** begin PROVIDED DATA **

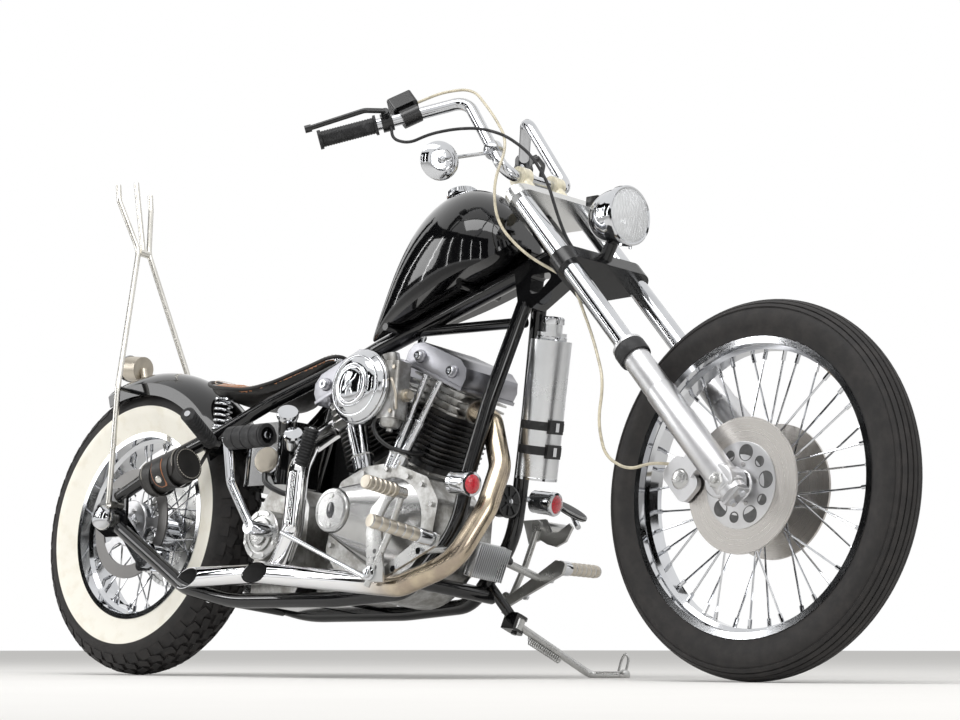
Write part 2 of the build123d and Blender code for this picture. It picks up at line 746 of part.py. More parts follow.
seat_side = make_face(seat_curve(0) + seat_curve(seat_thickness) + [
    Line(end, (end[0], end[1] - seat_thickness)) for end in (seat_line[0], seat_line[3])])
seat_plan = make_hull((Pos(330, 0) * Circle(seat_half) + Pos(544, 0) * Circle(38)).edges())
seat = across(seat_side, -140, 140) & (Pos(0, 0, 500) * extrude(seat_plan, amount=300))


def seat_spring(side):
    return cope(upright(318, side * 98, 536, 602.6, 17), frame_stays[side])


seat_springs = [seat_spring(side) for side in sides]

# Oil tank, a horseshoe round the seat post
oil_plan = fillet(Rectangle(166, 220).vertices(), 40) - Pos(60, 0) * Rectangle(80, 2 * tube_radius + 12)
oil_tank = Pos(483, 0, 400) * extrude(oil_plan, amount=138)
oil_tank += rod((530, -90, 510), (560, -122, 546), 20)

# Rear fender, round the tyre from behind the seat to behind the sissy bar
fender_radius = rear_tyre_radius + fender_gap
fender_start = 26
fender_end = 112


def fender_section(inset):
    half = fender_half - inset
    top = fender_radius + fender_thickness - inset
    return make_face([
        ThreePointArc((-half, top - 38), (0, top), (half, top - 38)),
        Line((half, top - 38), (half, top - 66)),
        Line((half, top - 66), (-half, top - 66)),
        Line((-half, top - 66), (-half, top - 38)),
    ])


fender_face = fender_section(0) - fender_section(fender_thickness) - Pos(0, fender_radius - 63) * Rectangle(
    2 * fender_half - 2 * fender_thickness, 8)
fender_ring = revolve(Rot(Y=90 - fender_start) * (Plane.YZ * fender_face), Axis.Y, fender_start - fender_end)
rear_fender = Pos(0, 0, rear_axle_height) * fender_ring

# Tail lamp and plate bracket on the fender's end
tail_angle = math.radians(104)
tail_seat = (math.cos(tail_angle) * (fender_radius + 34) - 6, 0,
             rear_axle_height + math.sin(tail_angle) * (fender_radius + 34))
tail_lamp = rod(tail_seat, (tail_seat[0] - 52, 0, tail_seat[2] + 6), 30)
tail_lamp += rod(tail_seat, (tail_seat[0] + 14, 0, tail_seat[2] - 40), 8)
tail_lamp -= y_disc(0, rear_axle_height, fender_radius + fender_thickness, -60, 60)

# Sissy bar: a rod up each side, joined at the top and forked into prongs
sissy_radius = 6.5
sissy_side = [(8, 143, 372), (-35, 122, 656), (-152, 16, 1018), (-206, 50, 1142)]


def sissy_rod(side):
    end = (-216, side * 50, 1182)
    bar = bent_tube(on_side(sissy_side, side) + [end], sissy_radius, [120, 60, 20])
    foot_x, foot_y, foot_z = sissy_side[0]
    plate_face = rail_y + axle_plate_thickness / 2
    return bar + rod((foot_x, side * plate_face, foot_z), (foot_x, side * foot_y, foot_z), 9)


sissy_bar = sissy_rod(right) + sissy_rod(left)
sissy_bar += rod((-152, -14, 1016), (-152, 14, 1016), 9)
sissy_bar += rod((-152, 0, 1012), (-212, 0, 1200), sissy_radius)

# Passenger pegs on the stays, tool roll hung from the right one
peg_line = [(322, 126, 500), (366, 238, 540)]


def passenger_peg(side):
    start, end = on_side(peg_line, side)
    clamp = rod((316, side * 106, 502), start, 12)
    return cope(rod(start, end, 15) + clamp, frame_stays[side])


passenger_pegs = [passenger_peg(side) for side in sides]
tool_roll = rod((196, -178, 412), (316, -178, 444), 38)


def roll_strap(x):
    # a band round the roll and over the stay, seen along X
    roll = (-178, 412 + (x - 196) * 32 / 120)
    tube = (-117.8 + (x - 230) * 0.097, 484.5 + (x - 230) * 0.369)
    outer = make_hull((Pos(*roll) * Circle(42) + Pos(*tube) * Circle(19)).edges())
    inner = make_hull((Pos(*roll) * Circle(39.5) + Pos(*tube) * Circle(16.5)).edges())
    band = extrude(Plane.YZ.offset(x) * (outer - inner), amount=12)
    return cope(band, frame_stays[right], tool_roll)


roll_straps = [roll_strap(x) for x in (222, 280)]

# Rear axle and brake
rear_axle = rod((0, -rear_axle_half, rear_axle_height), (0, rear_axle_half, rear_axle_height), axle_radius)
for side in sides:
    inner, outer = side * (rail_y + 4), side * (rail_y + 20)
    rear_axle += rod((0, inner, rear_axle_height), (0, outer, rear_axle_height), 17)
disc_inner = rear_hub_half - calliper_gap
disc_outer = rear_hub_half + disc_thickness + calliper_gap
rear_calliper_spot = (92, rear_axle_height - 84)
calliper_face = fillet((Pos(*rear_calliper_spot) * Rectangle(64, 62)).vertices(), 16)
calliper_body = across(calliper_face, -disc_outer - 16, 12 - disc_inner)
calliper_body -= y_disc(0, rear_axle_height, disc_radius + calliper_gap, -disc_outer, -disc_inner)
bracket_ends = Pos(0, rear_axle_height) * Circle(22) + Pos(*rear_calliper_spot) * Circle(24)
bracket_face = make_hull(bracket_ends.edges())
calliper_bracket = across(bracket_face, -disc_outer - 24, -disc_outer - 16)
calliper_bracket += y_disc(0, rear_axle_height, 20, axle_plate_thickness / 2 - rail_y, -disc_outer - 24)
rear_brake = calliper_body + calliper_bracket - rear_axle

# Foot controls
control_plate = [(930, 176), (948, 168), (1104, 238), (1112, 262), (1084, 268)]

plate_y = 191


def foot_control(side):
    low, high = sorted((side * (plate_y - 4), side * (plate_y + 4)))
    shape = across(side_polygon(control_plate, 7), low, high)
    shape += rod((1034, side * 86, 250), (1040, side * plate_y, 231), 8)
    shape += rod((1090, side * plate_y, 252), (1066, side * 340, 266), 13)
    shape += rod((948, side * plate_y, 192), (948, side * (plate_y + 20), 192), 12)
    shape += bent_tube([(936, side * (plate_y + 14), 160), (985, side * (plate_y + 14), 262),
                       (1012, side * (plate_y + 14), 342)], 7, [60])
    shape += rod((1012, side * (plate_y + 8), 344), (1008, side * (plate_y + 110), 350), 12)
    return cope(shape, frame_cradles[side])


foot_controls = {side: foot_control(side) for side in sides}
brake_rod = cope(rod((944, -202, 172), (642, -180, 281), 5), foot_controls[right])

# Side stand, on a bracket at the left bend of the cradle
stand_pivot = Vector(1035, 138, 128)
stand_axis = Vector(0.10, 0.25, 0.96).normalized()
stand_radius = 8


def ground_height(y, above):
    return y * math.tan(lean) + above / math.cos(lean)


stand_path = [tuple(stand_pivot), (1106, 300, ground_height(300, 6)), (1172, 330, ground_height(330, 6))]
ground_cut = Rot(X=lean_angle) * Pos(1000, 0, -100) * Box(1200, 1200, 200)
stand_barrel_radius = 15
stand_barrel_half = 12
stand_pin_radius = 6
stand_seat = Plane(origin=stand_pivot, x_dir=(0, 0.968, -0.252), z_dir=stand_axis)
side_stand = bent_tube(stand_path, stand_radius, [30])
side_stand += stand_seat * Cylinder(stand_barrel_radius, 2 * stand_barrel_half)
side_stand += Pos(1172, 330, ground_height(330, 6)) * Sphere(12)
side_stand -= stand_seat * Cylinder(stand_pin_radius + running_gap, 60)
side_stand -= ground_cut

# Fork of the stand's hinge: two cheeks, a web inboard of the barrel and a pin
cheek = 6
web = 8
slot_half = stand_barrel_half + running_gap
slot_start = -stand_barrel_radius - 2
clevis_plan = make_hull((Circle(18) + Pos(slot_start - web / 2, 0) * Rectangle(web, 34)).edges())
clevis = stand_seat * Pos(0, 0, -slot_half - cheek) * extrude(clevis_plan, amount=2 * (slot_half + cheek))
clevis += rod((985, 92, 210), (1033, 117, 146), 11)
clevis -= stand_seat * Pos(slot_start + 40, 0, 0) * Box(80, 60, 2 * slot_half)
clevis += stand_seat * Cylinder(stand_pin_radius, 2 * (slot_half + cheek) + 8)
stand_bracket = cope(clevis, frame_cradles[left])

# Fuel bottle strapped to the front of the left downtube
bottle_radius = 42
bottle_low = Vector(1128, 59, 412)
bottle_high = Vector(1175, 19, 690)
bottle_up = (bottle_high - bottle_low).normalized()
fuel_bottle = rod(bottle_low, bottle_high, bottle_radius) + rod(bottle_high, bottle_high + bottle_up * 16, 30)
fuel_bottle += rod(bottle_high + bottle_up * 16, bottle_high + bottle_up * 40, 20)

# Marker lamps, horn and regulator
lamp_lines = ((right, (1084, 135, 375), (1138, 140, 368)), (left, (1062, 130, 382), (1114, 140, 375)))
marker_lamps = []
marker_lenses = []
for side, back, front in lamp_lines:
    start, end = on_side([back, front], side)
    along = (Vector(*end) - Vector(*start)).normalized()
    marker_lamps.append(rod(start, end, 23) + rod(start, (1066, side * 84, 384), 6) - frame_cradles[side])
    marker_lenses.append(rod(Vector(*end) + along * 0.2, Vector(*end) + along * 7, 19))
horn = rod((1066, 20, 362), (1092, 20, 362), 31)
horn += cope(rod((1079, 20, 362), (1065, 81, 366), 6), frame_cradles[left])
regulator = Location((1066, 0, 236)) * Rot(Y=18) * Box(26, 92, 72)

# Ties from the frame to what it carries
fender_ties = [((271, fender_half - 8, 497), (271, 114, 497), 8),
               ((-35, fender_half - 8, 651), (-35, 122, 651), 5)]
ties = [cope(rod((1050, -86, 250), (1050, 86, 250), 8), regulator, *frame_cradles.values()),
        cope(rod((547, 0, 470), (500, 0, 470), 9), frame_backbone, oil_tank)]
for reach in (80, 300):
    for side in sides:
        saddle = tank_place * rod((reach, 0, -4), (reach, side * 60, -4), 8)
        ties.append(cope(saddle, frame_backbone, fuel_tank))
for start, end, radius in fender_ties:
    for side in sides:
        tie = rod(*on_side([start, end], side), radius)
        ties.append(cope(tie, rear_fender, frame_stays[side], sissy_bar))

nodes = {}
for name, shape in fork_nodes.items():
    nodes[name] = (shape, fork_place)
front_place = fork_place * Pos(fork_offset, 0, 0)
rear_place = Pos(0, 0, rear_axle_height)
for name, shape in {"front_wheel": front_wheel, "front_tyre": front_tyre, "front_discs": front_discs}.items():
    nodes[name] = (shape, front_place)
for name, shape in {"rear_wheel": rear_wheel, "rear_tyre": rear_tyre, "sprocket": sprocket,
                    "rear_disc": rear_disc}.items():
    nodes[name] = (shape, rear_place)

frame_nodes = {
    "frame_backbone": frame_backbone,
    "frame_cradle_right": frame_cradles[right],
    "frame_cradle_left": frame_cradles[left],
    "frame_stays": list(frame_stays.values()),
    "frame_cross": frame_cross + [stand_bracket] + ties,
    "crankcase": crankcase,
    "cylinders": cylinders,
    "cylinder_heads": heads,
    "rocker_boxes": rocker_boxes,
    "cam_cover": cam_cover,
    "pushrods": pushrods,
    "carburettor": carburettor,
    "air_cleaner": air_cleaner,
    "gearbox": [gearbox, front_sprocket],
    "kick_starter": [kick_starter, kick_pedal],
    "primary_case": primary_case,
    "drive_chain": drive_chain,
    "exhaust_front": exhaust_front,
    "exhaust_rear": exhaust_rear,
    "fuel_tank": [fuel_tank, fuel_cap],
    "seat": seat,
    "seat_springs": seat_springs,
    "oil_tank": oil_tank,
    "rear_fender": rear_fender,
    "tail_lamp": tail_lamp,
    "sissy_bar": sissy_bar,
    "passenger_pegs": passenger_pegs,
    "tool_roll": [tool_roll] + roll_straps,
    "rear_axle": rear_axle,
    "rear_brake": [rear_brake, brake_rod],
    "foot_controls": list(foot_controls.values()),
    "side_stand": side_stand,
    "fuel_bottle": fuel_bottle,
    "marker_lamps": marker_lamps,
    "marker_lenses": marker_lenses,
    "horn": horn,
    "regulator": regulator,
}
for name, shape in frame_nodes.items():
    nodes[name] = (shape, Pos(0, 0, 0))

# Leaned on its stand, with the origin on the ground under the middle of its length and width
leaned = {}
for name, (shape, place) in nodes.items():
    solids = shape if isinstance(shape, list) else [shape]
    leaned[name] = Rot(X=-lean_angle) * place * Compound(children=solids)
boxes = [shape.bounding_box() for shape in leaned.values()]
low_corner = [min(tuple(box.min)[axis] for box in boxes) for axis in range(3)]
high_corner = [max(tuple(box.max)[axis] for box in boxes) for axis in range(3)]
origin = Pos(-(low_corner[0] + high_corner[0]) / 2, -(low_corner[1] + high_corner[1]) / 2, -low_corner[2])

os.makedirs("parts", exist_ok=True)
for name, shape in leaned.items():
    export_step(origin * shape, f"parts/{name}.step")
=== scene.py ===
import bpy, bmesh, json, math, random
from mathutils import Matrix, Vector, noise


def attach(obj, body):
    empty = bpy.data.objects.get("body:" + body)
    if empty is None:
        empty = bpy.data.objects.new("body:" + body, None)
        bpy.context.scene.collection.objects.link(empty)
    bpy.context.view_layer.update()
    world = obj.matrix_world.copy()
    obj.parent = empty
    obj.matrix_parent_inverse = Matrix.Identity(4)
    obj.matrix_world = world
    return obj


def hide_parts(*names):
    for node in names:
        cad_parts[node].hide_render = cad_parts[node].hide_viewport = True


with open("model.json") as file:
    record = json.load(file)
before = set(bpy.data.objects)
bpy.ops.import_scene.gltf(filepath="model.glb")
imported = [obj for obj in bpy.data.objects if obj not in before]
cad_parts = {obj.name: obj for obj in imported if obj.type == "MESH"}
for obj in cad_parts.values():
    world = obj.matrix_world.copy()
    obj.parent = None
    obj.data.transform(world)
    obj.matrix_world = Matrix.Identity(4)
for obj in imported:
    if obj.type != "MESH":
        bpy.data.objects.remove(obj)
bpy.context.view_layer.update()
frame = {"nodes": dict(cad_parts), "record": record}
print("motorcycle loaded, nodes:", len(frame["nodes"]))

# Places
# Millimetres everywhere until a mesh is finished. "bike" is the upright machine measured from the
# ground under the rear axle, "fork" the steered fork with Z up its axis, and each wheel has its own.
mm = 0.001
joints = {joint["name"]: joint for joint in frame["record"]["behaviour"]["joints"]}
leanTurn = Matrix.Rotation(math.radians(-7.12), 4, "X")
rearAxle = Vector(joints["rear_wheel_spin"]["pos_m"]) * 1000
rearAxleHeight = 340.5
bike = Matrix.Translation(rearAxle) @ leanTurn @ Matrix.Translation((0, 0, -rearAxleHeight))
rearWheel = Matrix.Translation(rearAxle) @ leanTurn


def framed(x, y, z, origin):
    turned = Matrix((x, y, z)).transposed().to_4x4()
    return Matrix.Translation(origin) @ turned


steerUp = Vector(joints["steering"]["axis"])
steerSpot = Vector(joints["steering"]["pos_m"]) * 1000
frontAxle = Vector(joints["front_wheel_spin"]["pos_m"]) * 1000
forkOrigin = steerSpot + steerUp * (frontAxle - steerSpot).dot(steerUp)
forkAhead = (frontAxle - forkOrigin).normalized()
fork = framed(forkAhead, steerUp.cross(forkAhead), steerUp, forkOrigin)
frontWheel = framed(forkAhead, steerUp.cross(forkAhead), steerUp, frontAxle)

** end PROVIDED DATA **

Write out each line exactly as it appears, from the line with "# Leaned on" up to and including the line with "cad_parts[node].hide_render = cad_parts[node].hide_viewport".

# Leaned on its stand, with the origin on the ground under the middle of its length and width
leaned = {}
for name, (shape, place) in nodes.items():
    solids = shape if isinstance(shape, list) else [shape]
    leaned[name] = Rot(X=-lean_angle) * place * Compound(children=solids)
boxes = [shape.bounding_box() for shape in leaned.values()]
low_corner = [min(tuple(box.min)[axis] for box in boxes) for axis in range(3)]
high_corner = [max(tuple(box.max)[axis] for box in boxes) for axis in range(3)]
origin = Pos(-(low_corner[0] + high_corner[0]) / 2, -(low_corner[1] + high_corner[1]) / 2, -low_corner[2])

os.makedirs("parts", exist_ok=True)
for name, shape in leaned.items():
    export_step(origin * shape, f"parts/{name}.step")
=== scene.py ===
import bpy, bmesh, json, math, random
from mathutils import Matrix, Vector, noise


def attach(obj, body):
    empty = bpy.data.objects.get("body:" + body)
    if empty is None:
        empty = bpy.data.objects.new("body:" + body, None)
        bpy.context.scene.collection.objects.link(empty)
    bpy.context.view_layer.update()
    world = obj.matrix_world.copy()
    obj.parent = empty
    obj.matrix_parent_inverse = Matrix.Identity(4)
    obj.matrix_world = world
    return obj


def hide_parts(*names):
    for node in names:
        cad_parts[node].hide_render = cad_parts[node].hide_viewport = True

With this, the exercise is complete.